**Written problem:**
Reproduce the material in full, unchanged.

**Recorded data:**

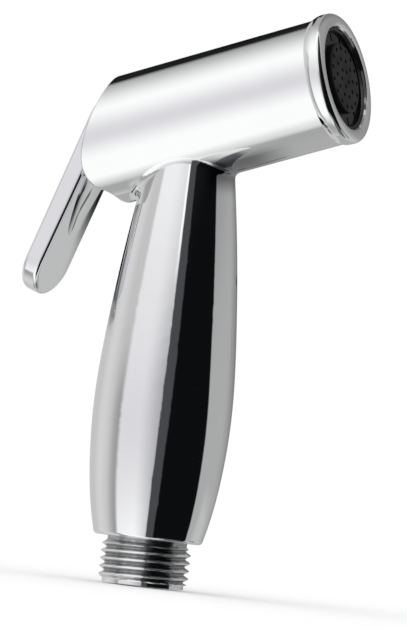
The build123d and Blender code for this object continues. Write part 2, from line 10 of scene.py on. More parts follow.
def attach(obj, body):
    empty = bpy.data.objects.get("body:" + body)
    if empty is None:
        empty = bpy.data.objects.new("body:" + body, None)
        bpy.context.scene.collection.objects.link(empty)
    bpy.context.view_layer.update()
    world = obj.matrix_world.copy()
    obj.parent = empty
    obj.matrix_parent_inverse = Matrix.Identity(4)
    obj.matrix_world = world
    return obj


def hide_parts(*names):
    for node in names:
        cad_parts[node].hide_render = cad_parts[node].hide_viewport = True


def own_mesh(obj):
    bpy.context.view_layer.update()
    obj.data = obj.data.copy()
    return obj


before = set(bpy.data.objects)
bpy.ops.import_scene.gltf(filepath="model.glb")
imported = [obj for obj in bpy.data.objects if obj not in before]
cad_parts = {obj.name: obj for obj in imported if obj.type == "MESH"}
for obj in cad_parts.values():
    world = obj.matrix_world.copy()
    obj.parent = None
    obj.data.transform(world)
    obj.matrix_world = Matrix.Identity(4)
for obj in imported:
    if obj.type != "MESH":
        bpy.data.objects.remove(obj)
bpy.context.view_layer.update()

bl_info = {
    "name": "Bidet hand shower",
    "version": (1, 0, 0),
    "blender": (4, 5, 0),
    "location": "View3D > Sidebar > Shower",
    "description": "Finishes, hose thread, spring, rings and studio of a chromed bidet hand shower",
    "category": "Object",
}

MM = 0.001
TURN = 2 * math.pi

HEAD_TILT = math.radians(18.6)                      # rise of the head's axis above the horizontal
FACE_TILT = math.radians(15.2)                      # the spray face leans a little further down
HEAD_CROSSING = Vector((0.0, 0.0, 109.5)) * MM      # where the head's axis meets the grip's
LIP_STATION = 38.2 * MM                             # the spray lip's place along the head's axis

# The photograph's view, and the three directions that the studio's panels are set out by
CAMERA_TARGET = Vector((0.0074233, 0.0002202, 0.0640678))
CAMERA_DISTANCE = 1.0
CAMERA_LENS = 245.714
CAMERA_SENSOR = 36.0
CAMERA_YAW = math.radians(24.171)
CAMERA_RISE = math.radians(-2.59)
CAMERA_ROLL = math.radians(6.685)
BACK = Vector((
    math.sin(CAMERA_YAW) * math.cos(CAMERA_RISE),
    -math.cos(CAMERA_YAW) * math.cos(CAMERA_RISE),
    math.sin(CAMERA_RISE),
))
LEVEL = Vector((math.cos(CAMERA_YAW), math.sin(CAMERA_YAW), 0.0))
RIGHT = LEVEL * math.cos(CAMERA_ROLL) + BACK.cross(LEVEL) * math.sin(CAMERA_ROLL)
UP = BACK.cross(RIGHT)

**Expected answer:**
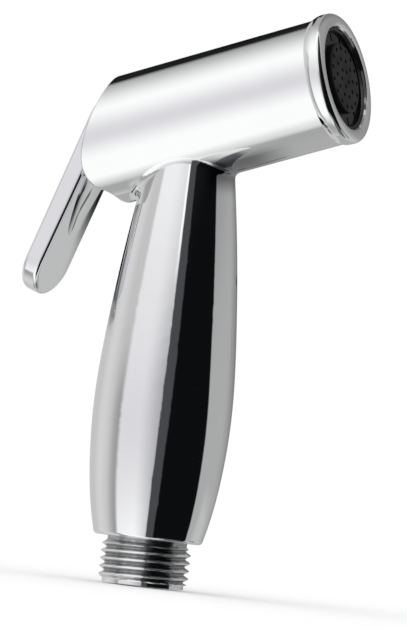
The build123d and Blender code for this object continues. Write part 2, from line 10 of scene.py on. More parts follow.
def attach(obj, body):
    empty = bpy.data.objects.get("body:" + body)
    if empty is None:
        empty = bpy.data.objects.new("body:" + body, None)
        bpy.context.scene.collection.objects.link(empty)
    bpy.context.view_layer.update()
    world = obj.matrix_world.copy()
    obj.parent = empty
    obj.matrix_parent_inverse = Matrix.Identity(4)
    obj.matrix_world = world
    return obj


def hide_parts(*names):
    for node in names:
        cad_parts[node].hide_render = cad_parts[node].hide_viewport = True


def own_mesh(obj):
    bpy.context.view_layer.update()
    obj.data = obj.data.copy()
    return obj


before = set(bpy.data.objects)
bpy.ops.import_scene.gltf(filepath="model.glb")
imported = [obj for obj in bpy.data.objects if obj not in before]
cad_parts = {obj.name: obj for obj in imported if obj.type == "MESH"}
for obj in cad_parts.values():
    world = obj.matrix_world.copy()
    obj.parent = None
    obj.data.transform(world)
    obj.matrix_world = Matrix.Identity(4)
for obj in imported:
    if obj.type != "MESH":
        bpy.data.objects.remove(obj)
bpy.context.view_layer.update()

bl_info = {
    "name": "Bidet hand shower",
    "version": (1, 0, 0),
    "blender": (4, 5, 0),
    "location": "View3D > Sidebar > Shower",
    "description": "Finishes, hose thread, spring, rings and studio of a chromed bidet hand shower",
    "category": "Object",
}

MM = 0.001
TURN = 2 * math.pi

HEAD_TILT = math.radians(18.6)                      # rise of the head's axis above the horizontal
FACE_TILT = math.radians(15.2)                      # the spray face leans a little further down
HEAD_CROSSING = Vector((0.0, 0.0, 109.5)) * MM      # where the head's axis meets the grip's
LIP_STATION = 38.2 * MM                             # the spray lip's place along the head's axis

# The photograph's view, and the three directions that the studio's panels are set out by
CAMERA_TARGET = Vector((0.0074233, 0.0002202, 0.0640678))
CAMERA_DISTANCE = 1.0
CAMERA_LENS = 245.714
CAMERA_SENSOR = 36.0
CAMERA_YAW = math.radians(24.171)
CAMERA_RISE = math.radians(-2.59)
CAMERA_ROLL = math.radians(6.685)
BACK = Vector((
    math.sin(CAMERA_YAW) * math.cos(CAMERA_RISE),
    -math.cos(CAMERA_YAW) * math.cos(CAMERA_RISE),
    math.sin(CAMERA_RISE),
))
LEVEL = Vector((math.cos(CAMERA_YAW), math.sin(CAMERA_YAW), 0.0))
RIGHT = LEVEL * math.cos(CAMERA_ROLL) + BACK.cross(LEVEL) * math.sin(CAMERA_ROLL)
UP = BACK.cross(RIGHT)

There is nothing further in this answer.